Field Determination Of Ground Water Contamination Using Laser Fluorescence And Fiber Optics

Abstract

Experience at over sixteen sites containing over one hundred wells has shown the feasibility of using fiber optic systems for in situ measurement of aromatic ground water contaminants. Aromatic solvents, as well as the benzene, ethylbenzene, toluene, and xylenes (BTEX) fraction of gasoline, have been detected using a prototype field instrument. Well depths have varied from 5 m to 30 m, and limits of detection at 10 m have been in the ppb range. We are routinely using two separate clear tefzel-coated optical fibers bound in a black teflon tubing for in situ sensing of aromatic organic ground water contaminants via laser-induced fluorescence. One fiber, the excitation fiber, carries the 266 nm, 15 nanosecond, laser pulse down to the sensor. The other fiber, used for detection, carries collected fluorescence plus scattered laser light back up to the surface to the detector.
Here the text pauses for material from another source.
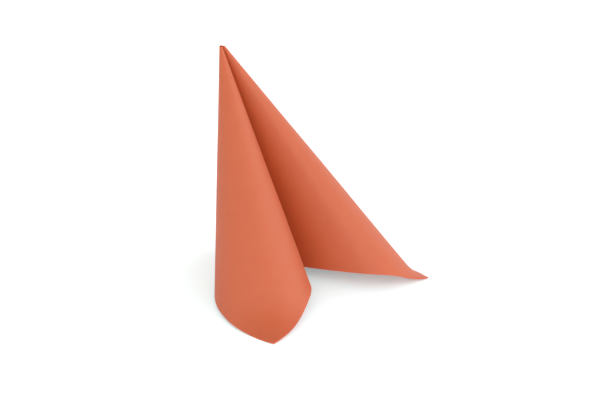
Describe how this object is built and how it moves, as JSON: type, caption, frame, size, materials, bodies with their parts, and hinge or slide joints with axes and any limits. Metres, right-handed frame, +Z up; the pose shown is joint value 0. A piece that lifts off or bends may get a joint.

Optical crosstalk has been observed to occur along the entire length of the sensor tubing. This may be due to fiber fluorescence. The fiber crosstalk is eliminated by use of a 320 nm cutoff filter in the detector optics. Black tefzel-coated fibers are also commercially available which could eliminate this potential problem. Evaluation of fluorescence emission versus concentration using serial dilution of standards shows that fluorescence lifetimes are important when evaluating different concentrations as well as in evaluation of mixtures. Minimization of signal-to-noise ratios in the detector electronics involves tuning the gate width used in measuring the fluorescent pulse, in order to include the full fluorescent signal returning from the contaminants. Field tests of the modular prototype instrument have been successful in their demonstration of the feasibility of this new technology. Results at a variety of types of sites are presented, showing the flexibility of the modular approach used in the design and operation of this new instrument.